Sampling’s capacity to deliver rhythmic, as well as melodic output from just about anything that made a noise provided such a wealth of creative possibilities that the technology became an instrument in its own right. But as those who sat behind pioneering Fairlight and Synclavier samplers knew, such creative freedom came with quite a hefty price tag. Trevor Horn’s first Fairlight set him back £18,000 in 1980, equivalent to at least £60,000 today.

Control: made by affordable 8-bit sampling
By the mid-1980s, the Ensoniq Mirage-DSK sampling keyboard was a pioneer in terms of cost rather than quality. With its price settling at around £1000, the Mirage took sampling technology beyond sophisticated studios and into the hands songwriters and producers: think Janet Jackson’s album Control (1986) with Jam and Lewis running the show.
You had to program the Mirage in HEX from a two-character display – it was slow and repetitive and, as a studio engineer, I even found myself dreaming HEX after a lengthy Mirage session. At its 8-bit/32kHz maximum resolution, the Mirage only had two seconds of sampling time. Certainly enough for vocal snippets, percussion sounds and, if you were deft at looping, you could sustain sampled instruments, as it had eight note polyphony too.
While low-fi sampling could be masked by studio effects and buried in the mix, the consumer – now sold on CD – wasn’t going to be buying into the digital equivalent of a TDK D-90, they most likely already had a Walkman of sorts, perhaps even a Discman, but no domestic digital recorder. While musos could content themselves with RDAT and benefit from the Moore’s law effect on the cost of sampling, it would take until 1992 for digital recording for the masses to be realised in competing formats from Sony and Philips. Yes indeed, there were still a few bends in the road to get to drag and drop digital duplication of today.

The Philips DCC-900 was well-specified but enormous
Philips had devised the Digital Compact Cassette (DCC) – a tape based digital recording format that offered backward compatibility with analogue cassettes. You could only replay the latter, but Dolby B and C was on-board and the analogue tracks would even be relayed to the digital output. Sound.
As for the digital recordings, DCC was capable of 18-bit resolution and supported 32kHz, 44.1kHz and 48kHz sampling rates. It also applied its own data reduction algorithm, PASC (Precision Adaptive Sub-band Coding) which works along similar lines to popular lossy data compression techniques used today.

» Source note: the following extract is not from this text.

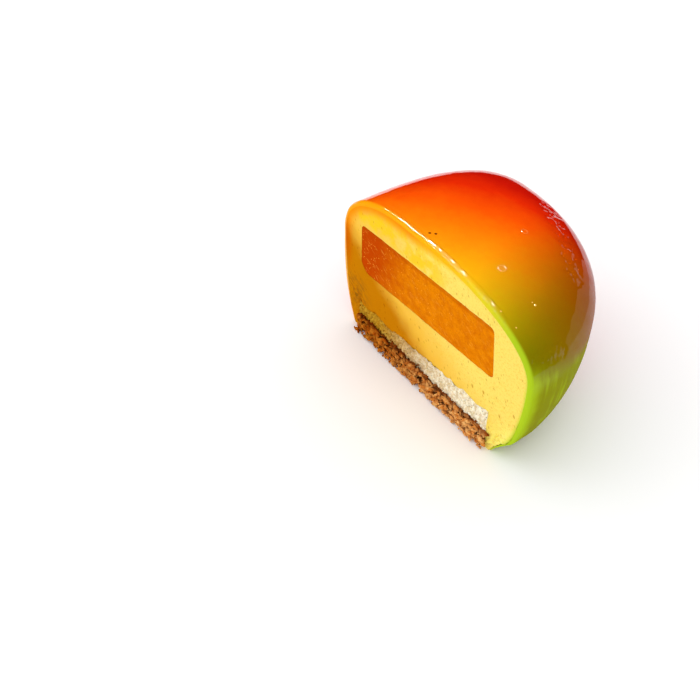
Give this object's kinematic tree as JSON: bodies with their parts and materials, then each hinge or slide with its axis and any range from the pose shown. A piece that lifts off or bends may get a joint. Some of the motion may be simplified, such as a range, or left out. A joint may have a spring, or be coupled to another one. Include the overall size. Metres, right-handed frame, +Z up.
{
  "type": "mango-shaped mousse cake half",
  "caption": "Half of a glazed, fruit-shaped mousse cake, cut across to show its fruit insert, pale sponge and crunchy base. It stands on the flat base.",
  "frame": {"origin": "on the surface the cake stands on, under the middle of its box", "axes": "+Z up; the cut face looks along -Y; X runs along the cut, and the cake's long, low end is at +X"},
  "size_m": [0.08, 0.0518, 0.0506],
  "materials": {
    "glaze": "mirror glaze, red at the crown to yellow and green",
    "mousse": "set mango mousse, satin, fine pores",
    "fruit_insert": "set fruit puree, moist and slightly clear",
    "sponge": "pale nut sponge, open crumb",
    "crunch": "caramel brown nut crunch, coarse"
  },
  "bodies": {
    "root": {"glaze": "glaze", "mousse": "mousse", "fruit_insert": "fruit_insert", "sponge": "sponge", "crunch": "crunch"}
  },
  "joints": []
}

The traditional wisdom here was all to do with masking. In short, if our hearing is unable to perceive certain musical signals, because there are louder parts playing at the same time that dominate, then don’t bother encoding the content that is masked by the more in yer face content.

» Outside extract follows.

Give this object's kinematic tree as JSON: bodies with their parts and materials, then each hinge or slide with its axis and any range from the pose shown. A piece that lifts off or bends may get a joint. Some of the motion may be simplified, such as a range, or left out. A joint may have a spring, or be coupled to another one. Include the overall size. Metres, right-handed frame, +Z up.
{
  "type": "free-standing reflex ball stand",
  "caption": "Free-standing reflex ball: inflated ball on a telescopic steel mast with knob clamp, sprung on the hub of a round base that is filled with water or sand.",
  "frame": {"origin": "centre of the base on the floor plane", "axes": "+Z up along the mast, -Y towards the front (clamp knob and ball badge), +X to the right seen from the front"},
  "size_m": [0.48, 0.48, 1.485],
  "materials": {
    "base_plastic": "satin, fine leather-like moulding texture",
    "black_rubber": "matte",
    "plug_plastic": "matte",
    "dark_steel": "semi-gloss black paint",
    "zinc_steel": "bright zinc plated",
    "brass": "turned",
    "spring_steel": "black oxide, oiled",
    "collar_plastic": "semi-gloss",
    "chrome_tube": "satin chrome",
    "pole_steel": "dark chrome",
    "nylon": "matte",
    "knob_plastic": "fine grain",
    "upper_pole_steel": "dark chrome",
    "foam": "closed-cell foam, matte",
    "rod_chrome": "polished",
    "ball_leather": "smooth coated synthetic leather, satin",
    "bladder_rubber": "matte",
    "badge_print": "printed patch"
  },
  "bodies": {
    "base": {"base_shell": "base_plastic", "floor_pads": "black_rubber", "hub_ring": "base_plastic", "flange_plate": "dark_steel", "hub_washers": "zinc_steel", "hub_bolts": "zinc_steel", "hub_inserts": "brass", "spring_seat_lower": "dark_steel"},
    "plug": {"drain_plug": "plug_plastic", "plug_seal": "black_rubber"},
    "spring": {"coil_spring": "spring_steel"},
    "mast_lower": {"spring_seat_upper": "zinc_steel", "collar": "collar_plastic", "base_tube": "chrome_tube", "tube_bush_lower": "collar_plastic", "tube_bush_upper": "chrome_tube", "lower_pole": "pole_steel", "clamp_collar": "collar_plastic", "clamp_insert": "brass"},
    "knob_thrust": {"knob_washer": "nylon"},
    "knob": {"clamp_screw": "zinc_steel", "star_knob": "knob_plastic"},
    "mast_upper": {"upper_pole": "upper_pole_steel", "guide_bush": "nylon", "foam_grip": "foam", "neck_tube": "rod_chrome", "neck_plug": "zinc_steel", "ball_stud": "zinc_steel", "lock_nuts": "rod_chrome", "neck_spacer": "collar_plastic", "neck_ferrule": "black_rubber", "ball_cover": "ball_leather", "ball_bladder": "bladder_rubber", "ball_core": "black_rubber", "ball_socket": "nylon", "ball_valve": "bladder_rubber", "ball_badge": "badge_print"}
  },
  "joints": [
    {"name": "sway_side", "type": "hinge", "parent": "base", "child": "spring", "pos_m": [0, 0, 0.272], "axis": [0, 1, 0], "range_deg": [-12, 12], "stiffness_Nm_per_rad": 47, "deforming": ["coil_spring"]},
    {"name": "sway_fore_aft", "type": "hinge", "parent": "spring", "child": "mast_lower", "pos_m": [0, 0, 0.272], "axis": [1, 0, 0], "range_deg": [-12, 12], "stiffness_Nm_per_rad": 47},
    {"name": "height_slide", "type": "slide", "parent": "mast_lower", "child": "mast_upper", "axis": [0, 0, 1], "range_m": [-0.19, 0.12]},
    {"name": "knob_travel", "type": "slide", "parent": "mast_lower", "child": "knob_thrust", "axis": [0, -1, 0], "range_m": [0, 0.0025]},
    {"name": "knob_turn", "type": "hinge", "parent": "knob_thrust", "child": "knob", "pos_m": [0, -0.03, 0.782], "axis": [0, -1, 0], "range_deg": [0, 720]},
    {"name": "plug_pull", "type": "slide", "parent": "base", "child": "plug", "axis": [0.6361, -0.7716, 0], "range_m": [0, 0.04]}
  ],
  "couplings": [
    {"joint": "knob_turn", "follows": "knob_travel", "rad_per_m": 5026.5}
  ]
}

Next page: Are you perceiving?
COMMENTS
To rip or not to rip
How the world has changed. I recall seeing Thomas Dolby live in the 80's and his stage was adorned with keyboards and a modified light controller (ex Tangerine Dream) called "Henry" acting as an improvised (pre-Midi) keyboard sequence controller.
Depeche Mode was another bunch that would fill the stage with keyboards too, with the band members banging down on the Korgs and Moogs during their performance
I saw Dolby again in 2008 and he had three keyboards and a PowerMac acting as his sound library and Midi sequencer. What I did love about his show is that he puts the songs together piece by piece and explains what he's doing. Yes, old school with a modern flair.
I also saw Depeche Mode in the 90's in South Africa when I was living and working there. All the music was provided by a DAT player. Some were disappointed whereas I was impressed.
My son who is an aspiring DJ has a music room full of expensive items made by Pioneer, Numark, Korg and other brands. He uses a combo of custom burned CDs as well as a library of MP3s when he does his gigs (friends' parties etc.)
I am impressed by this kit, how he can add reverb, phasers, sample and loop turning the song into his own "interpretation". I occasionally hand him some old school techno like New Order and ask what he can do with that. He listens, plays with it a bit and gets bored as he's rather be emulating David Guetta than a mid 80's club DJ
He saves a lot of his creations onto the home server disk, where it's mirrored and backed up weekly. Backing music up, who would ever of thought of buying two copies of the same album in the 70's and 80's?
I often tell him how we used make compilations from Vinyl using C60/90 cassettes. He thinks it's comical, but I was born of the analogue era and have adapted to the digital era with ease thanks to portable music players, PCs and yes, factory fitted car radios that allow me to dock my music player and control every aspect of it from the steering wheel controls.
I still buy those 12cm silver discs that we call CDs and also download music too, but times are a changing and I wonder how long it will be before the MP3 download will replace the CD just like the Midi sequencer and keyboards are replacing the band members..
A great article again El Reg
I also missed the loudness war
I read through until I got to:
"Furthermore, those honourable intentions of delivering the best sonic reproduction were in tatters too."
Surely I thought there would then be the discussion about the music industry committing long-term suicide, deciding to throw sonic reproduction into the bin and just compress everything into a harsh wall of digital distortion, but no! Not a single word.
For me, no matter how much good the band does with using super-high resolution audio in the studio, and no matter how good the sampling and mixing is, it's all invariably wasted these days when the mastering engineer takes the excellent, clear and dynamic recording that they have produced, before turning it into a muffled and distorted pile of mush.
The rest of the process doesn't matter that much when the final stage has such a negative and destructive impact on the music.
And after they've turned the music into distorted mush of course, we're still expected to shell out £10+ for the result!